New East Digital Archive

Lasting legacy: photographer Lily Idov revisits the 1980 Moscow Olympic village

The venues built for any Olympic Games form a lasting part of its legacy. Photographer Lily Idov revisits the stadiums, arena and sports complexes built for the 1980 Moscow Olympics, an event as mired in politics as the 2014 Sochi Winter Olympics today; back then, the event was boycotted by 65 countries because of the Soviet invasion of Afghanistan the year before.
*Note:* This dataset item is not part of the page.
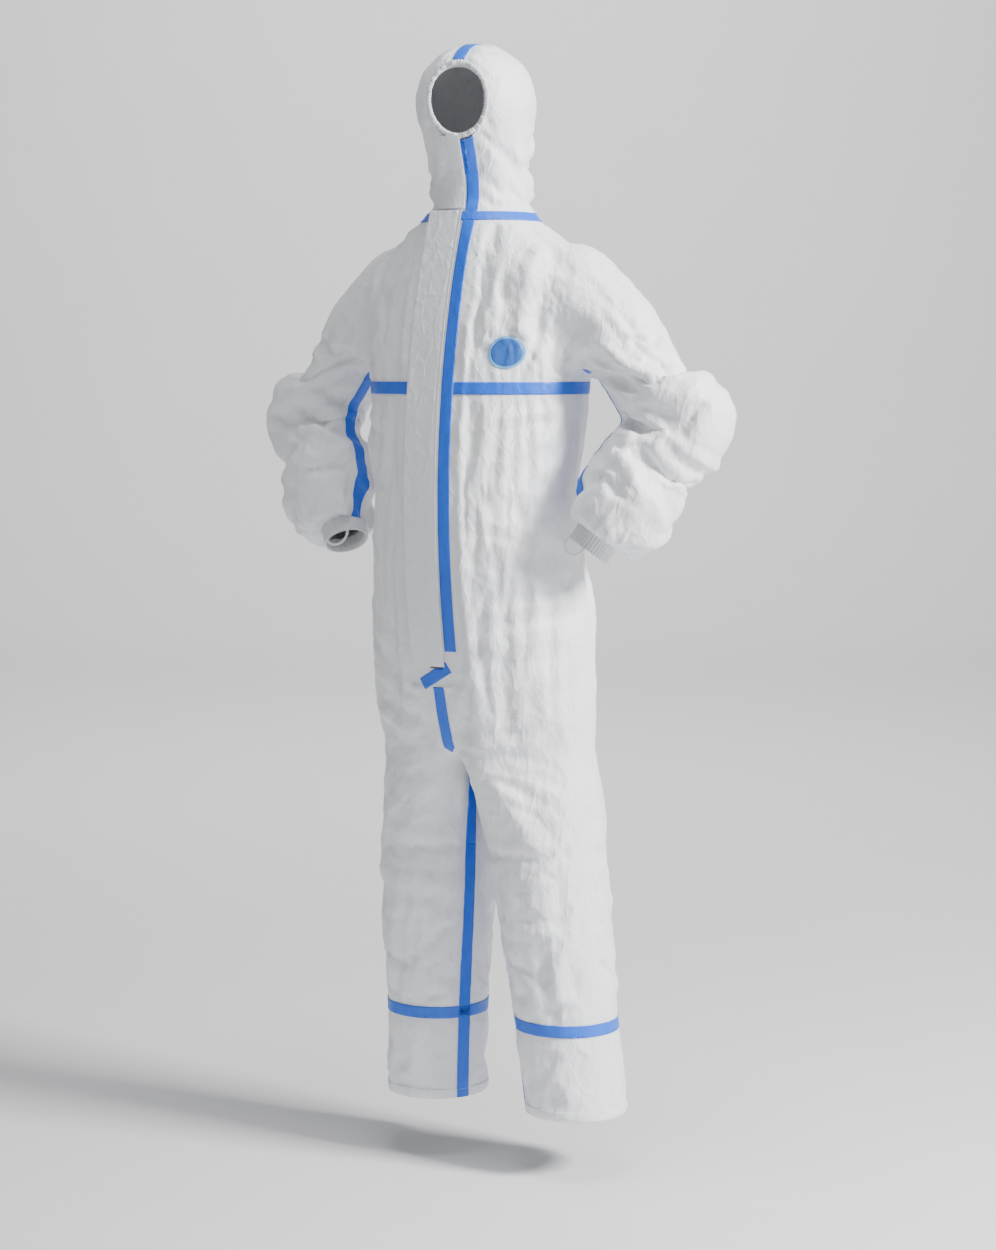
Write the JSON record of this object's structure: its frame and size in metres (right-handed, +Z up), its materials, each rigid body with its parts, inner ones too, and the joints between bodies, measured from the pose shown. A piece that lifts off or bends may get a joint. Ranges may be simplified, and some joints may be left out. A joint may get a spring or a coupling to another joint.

During her visit in early January, at a time when Russia was preparing for the hugely expensive and controversial Sochi Olympic Games, Idov headed to the Moscow Olympic village to discover that most of the vast concrete sporting venues were still functioning as training facilities or community centres of one kind or another: the Dynamo Sports Palace, for example, currently houses a bodybuilding club, a veterinary clinic and a travel agency. Although Moscow (unlike Sochi) has always been the largest and most prominent city in Russia, the Olympic Games of 1980 played a hugely transformative role for its structure. Construction was not limited to sport centres: the Soviet Moscow had not seen such an influx of international guests since the Youth Festival of 1957, and had no hospitality industry to speak of or any infrastructure to support it. New hotels, restaurants, roads, airports, and even complete new neighbourhoods sprung up. Thirty-three years on, Idov investigates how these monuments to Soviet Olympic hubris have integrated into the city.